Exercise instructions: Repeat every entry in the listing below, exactly.
• • • •
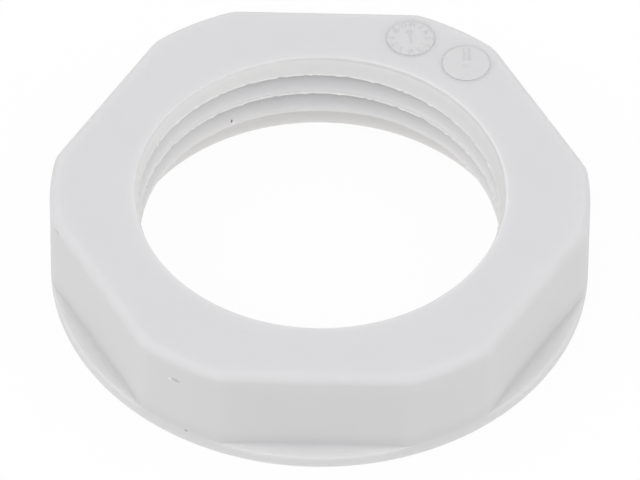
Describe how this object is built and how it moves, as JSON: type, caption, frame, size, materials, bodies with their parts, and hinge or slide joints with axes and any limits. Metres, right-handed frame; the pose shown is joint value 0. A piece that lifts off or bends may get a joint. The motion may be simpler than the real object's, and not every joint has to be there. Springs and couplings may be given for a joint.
{
  "type": "cable gland locknut",
  "caption": "Plastic cable gland locknut: flats above a thin round collar, with a right-hand internal thread between a plain lead-in and a counterbore.",
  "frame": {"origin": "centre of the collar's rest face, on the axis of the bore", "axes": "+Z along the bore axis from the rest face to the top face; one flat faces -Y and its opposite faces +Y"},
  "size_m": [0.0288, 0.0288, 0.006],
  "materials": {
    "plastic": "light grey moulded, fine satin"
  },
  "bodies": {
    "root": {"locknut": "plastic"}
  },
  "joints": []
}
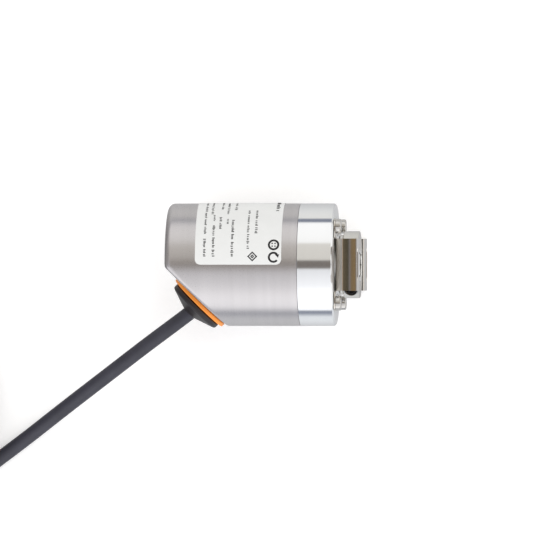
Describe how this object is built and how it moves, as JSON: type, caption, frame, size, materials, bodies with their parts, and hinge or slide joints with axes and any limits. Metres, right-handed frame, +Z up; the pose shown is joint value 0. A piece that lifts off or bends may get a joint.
• • • •
Full output:
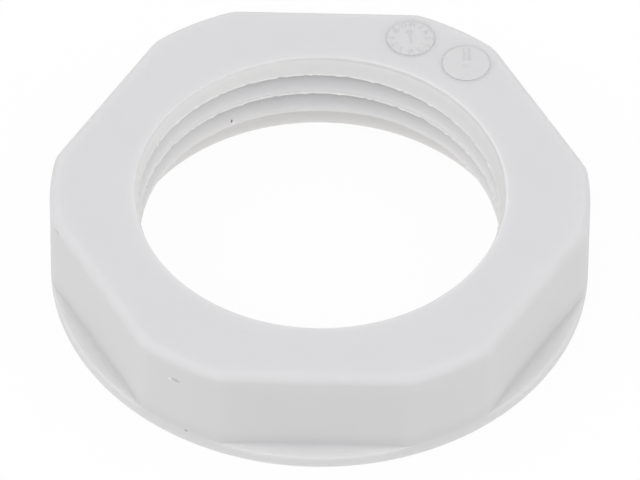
Describe how this object is built and how it moves, as JSON: type, caption, frame, size, materials, bodies with their parts, and hinge or slide joints with axes and any limits. Metres, right-handed frame; the pose shown is joint value 0. A piece that lifts off or bends may get a joint. The motion may be simpler than the real object's, and not every joint has to be there. Springs and couplings may be given for a joint.
{
  "type": "cable gland locknut",
  "caption": "Plastic cable gland locknut: flats above a thin round collar, with a right-hand internal thread between a plain lead-in and a counterbore.",
  "frame": {"origin": "centre of the collar's rest face, on the axis of the bore", "axes": "+Z along the bore axis from the rest face to the top face; one flat faces -Y and its opposite faces +Y"},
  "size_m": [0.0288, 0.0288, 0.006],
  "materials": {
    "plastic": "light grey moulded, fine satin"
  },
  "bodies": {
    "root": {"locknut": "plastic"}
  },
  "joints": []
}
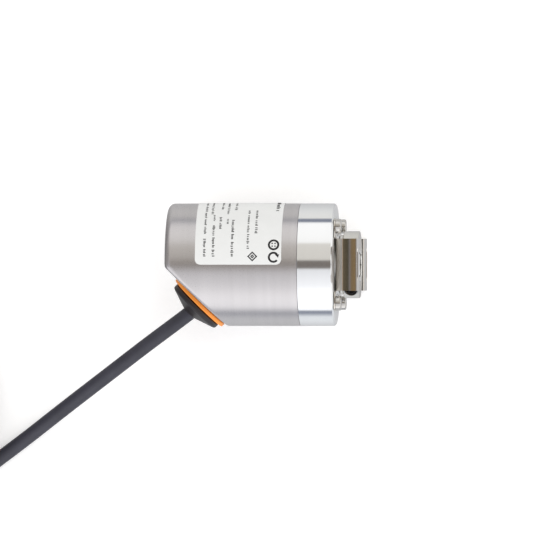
Describe how this object is built and how it moves, as JSON: type, caption, frame, size, materials, bodies with their parts, and hinge or slide joints with axes and any limits. Metres, right-handed frame, +Z up; the pose shown is joint value 0. A piece that lifts off or bends may get a joint.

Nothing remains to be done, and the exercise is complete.